Mais il y a plus. L'article 1 du Règlement sur les conditions et les modalités d’utilisation des cinémomètres photographiques et des systèmes photographiques de contrôle de circulation aux feux rouges (le Règlement) prévoit qu'un cinémomètre photographique ne peut être utilisé que s'il a fait l'objet d'une validation, dans un délai prévu par son fabricant et par un agent de la paix ayant reçu une formation appropriée, permettant d'assurer la précision de la mesure de vitesse et l'exactitude des informations apparaissant sur l'image obtenue par l'appareil. De plus, le cinémomètre photographique doit avoir fait l'objet d'une inspection, au cours de 75 jours précédant la date de son utilisation soit par son fournisseur, soit par son fabricant, soit par toute autre personne autorisée. Également, un agent de la paix ayant reçu une formation appropriée doit avoir vérifié le cinémomètre photographique dans les sept jours précédant son utilisation. Pour démontrer le respect de l'ensemble de ces exigences, l'agente Fleurançois atteste, dans son rapport d'infraction, qu'elle a personnellement constaté que le cinémomètre photographique avait été utilisé conformément au Règlement. Or, cette attestation se révèle totalement fausse. En effet, lors de son contre-interrogatoire, l'agente Fleurançois admet qu'elle n'est pas une technicienne qualifiée et qu'elle n'a reçu aucune formation appropriée lui permettant d'effectuer des vérifications sur un cinémomètre photographique.
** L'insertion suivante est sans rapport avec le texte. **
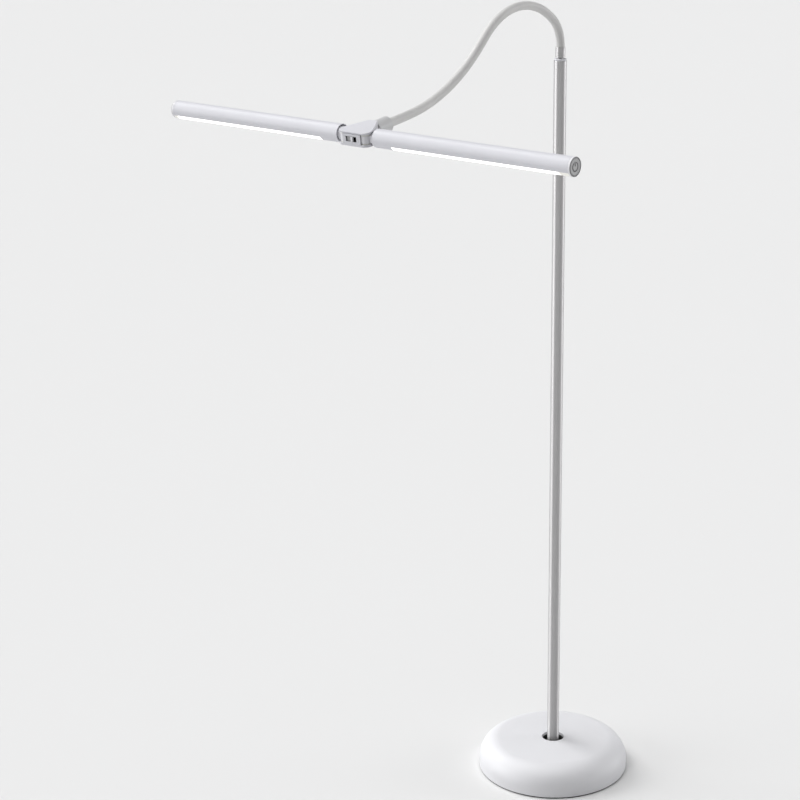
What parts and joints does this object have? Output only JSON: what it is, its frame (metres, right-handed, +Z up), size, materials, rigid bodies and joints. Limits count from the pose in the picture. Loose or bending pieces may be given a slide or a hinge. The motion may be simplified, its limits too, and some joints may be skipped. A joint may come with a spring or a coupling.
{
  "type": "adjustable arm floor lamp",
  "caption": "Floor lamp with a round weighted base, a straight pole, a flexible neck and a folding head of two tubular lights with a push button.",
  "frame": {"origin": "middle of the round base, on the floor", "axes": "+Z up, +X along the lights towards the power button, +Y from the head back to the pole"},
  "size_m": [0.674, 0.5985, 1.249],
  "materials": {
    "dark_rubber": "matte",
    "zinc_steel": "satin",
    "cast_iron": "matte",
    "white_paint": "satin",
    "black_plastic": "matte",
    "nickel": "satin",
    "white_plastic": "satin",
    "light_grey_metal": "satin",
    "washer_plastic": "matte",
    "white_aluminium": "satin",
    "diffuser": "matte",
    "plain_aluminium": "satin",
    "circuit_board": "matte",
    "led_phosphor": "gloss",
    "bezel_grey": "satin",
    "button_grey": "satin",
    "symbol_grey": "matte",
    "core_steel": "satin",
    "neck_sleeve": "satin"
  },
  "bodies": {
    "base": {"foot_pad": "dark_rubber", "base_plate": "zinc_steel", "plate_screws": "zinc_steel", "base_weight": "cast_iron", "base_cover": "white_paint", "foot_flange": "zinc_steel", "pole_rod": "zinc_steel", "rod_washer": "zinc_steel", "rod_nut": "zinc_steel", "recess_cup": "black_plastic", "pole_lock_nut": "nickel", "dc_inlet": "black_plastic", "pole": "white_paint", "pole_bush": "white_plastic"},
    "neck_root": {"neck_ferrule": "light_grey_metal", "ferrule_clip": "zinc_steel", "neck_core_0": "core_steel", "neck_sleeve_1": "neck_sleeve"},
    "neck_1": {"neck_core_1": "core_steel", "neck_sleeve_2": "neck_sleeve"},
    "neck_2": {"neck_core_2": "core_steel", "neck_sleeve_3": "neck_sleeve"},
    "neck_3": {"neck_core_3": "core_steel", "neck_sleeve_4": "neck_sleeve"},
    "neck_4": {"neck_core_4": "core_steel", "neck_sleeve_5": "neck_sleeve"},
    "neck_5": {"neck_core_5": "core_steel", "hub_socket": "light_grey_metal", "socket_clip": "zinc_steel"},
    "hub": {"hub_body": "white_plastic", "hub_cover": "white_plastic", "hub_screws": "zinc_steel", "fold_pins": "zinc_steel", "fold_washers": "washer_plastic", "switch_housing": "black_plastic"},
    "slider": {"switch_slider": "white_plastic"},
    "arm_left": {"knuckle_left": "white_plastic", "spigot_clips_left": "zinc_steel"},
    "arm_right": {"knuckle_right": "white_plastic", "spigot_clips_right": "zinc_steel"},
    "light_left": {"tube_left": "white_aluminium", "collar_left": "white_plastic", "diffuser_left": "diffuser", "web_left": "plain_aluminium", "led_board_left": "circuit_board", "leds_left": "led_phosphor", "end_cap_left": "white_plastic"},
    "light_right": {"tube_right": "white_aluminium", "collar_right": "white_plastic", "diffuser_right": "diffuser", "web_right": "plain_aluminium", "led_board_right": "circuit_board", "leds_right": "led_phosphor", "button_bezel": "bezel_grey", "button_board": "circuit_board", "button_switch": "black_plastic"},
    "button": {"power_button": "button_grey", "power_symbol": "symbol_grey"}
  },
  "joints": [
    {"name": "pole_swivel", "type": "hinge", "parent": "base", "child": "neck_root", "pos_m": [0, 0, 1.153], "axis": [0, 0, 1], "range_deg": [-170, 170]},
    {"name": "neck_bend_low", "type": "hinge", "parent": "neck_root", "child": "neck_1", "pos_m": [0, -0.01928, 1.21441], "axis": [1, 0, 0], "range_deg": [-30, 30], "deforming": ["neck_sleeve_1"]},
    {"name": "neck_side_low", "type": "hinge", "parent": "neck_1", "child": "neck_2", "pos_m": [0, -0.10252, 1.24267], "axis": [0, -0.0262, 0.9997], "range_deg": [-25, 25], "deforming": ["neck_sleeve_2"]},
    {"name": "neck_bend_middle", "type": "hinge", "parent": "neck_2", "child": "neck_3", "pos_m": [0, -0.18418, 1.21009], "axis": [1, 0, 0], "range_deg": [-30, 30], "deforming": ["neck_sleeve_3"]},
    {"name": "neck_side_high", "type": "hinge", "parent": "neck_3", "child": "neck_4", "pos_m": [0, -0.27283, 1.14833], "axis": [0, -0.4147, 0.91], "range_deg": [-25, 25], "deforming": ["neck_sleeve_4"]},
    {"name": "neck_bend_high", "type": "hinge", "parent": "neck_4", "child": "neck_5", "pos_m": [0, -0.35775, 1.12438], "axis": [1, 0, 0], "range_deg": [-30, 30], "deforming": ["neck_sleeve_5"]},
    {"name": "head_roll", "type": "hinge", "parent": "neck_5", "child": "hub", "pos_m": [0, -0.44013, 1.11427], "axis": [0, 0.9925, 0.1219], "range_deg": [-90, 90]},
    {"name": "brightness_slide", "type": "slide", "parent": "hub", "child": "slider", "axis": [1, 0, 0], "range_m": [0, 0.005]},
    {"name": "fold_left", "type": "hinge", "parent": "hub", "child": "arm_left", "pos_m": [-0.016, -0.46792, 1.11086], "axis": [0, -0.1219, 0.9925], "range_deg": [0, 90]},
    {"name": "fold_right", "type": "hinge", "parent": "hub", "child": "arm_right", "pos_m": [0.016, -0.46792, 1.11086], "axis": [0, 0.1219, -0.9925], "range_deg": [0, 90]},
    {"name": "turn_left", "type": "hinge", "parent": "arm_left", "child": "light_left", "pos_m": [-0.04, -0.45998, 1.11183], "axis": [1, 0, 0], "range_deg": [-90, 90]},
    {"name": "turn_right", "type": "hinge", "parent": "arm_right", "child": "light_right", "pos_m": [0.04, -0.45998, 1.11183], "axis": [1, 0, 0], "range_deg": [-90, 90]},
    {"name": "power_press", "type": "slide", "parent": "light_right", "child": "button", "axis": [-1, 0, 0], "range_m": [0, 0.0008], "stiffness_N_per_m": 1500, "springref_m": -0.0005}
  ]
}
De plus, l'agente Fleurançois ne fait qu'une affirmation générale voulant qu'à l'époque, l'appareil ait été inspecté par le fournisseur tous les 60 jours, sans pouvoir indiquer les vérifications effectuées par ce dernier. Par ailleurs, l'agente Fleurançois ajoute qu'elle sait que chaque semaine des policiers effectuent des tests sur les appareils pour s'assurer que le système fonctionne bien, mais elle n'est pas en mesure de spécifier de quels tests il s'agit. En fait, l'attestation apposée par l'agente Fleurançois sur son rapport d'infraction s'appuie entièrement sur des informations recueillies et constatées par de tierces personnes. Non seulement il s'agit d'une preuve par ouï-dire n'ayant aucune valeur probante, mais également d'une transgression flagrante des critères de l'article 62 C.p.p. Force est donc de conclure qu'en l'espèce, il n'y a aucune preuve démontrant que le cinémomètre photographique utilisé respecte les conditions prévues au Règlement.

Reste à savoir si, ainsi que le demande la défenderesse, le poursuivant doit être condamné aux frais pour une poursuite abusive ou manifestement mal fondée. Pour les motifs qui suivent, nous ne le croyons pas.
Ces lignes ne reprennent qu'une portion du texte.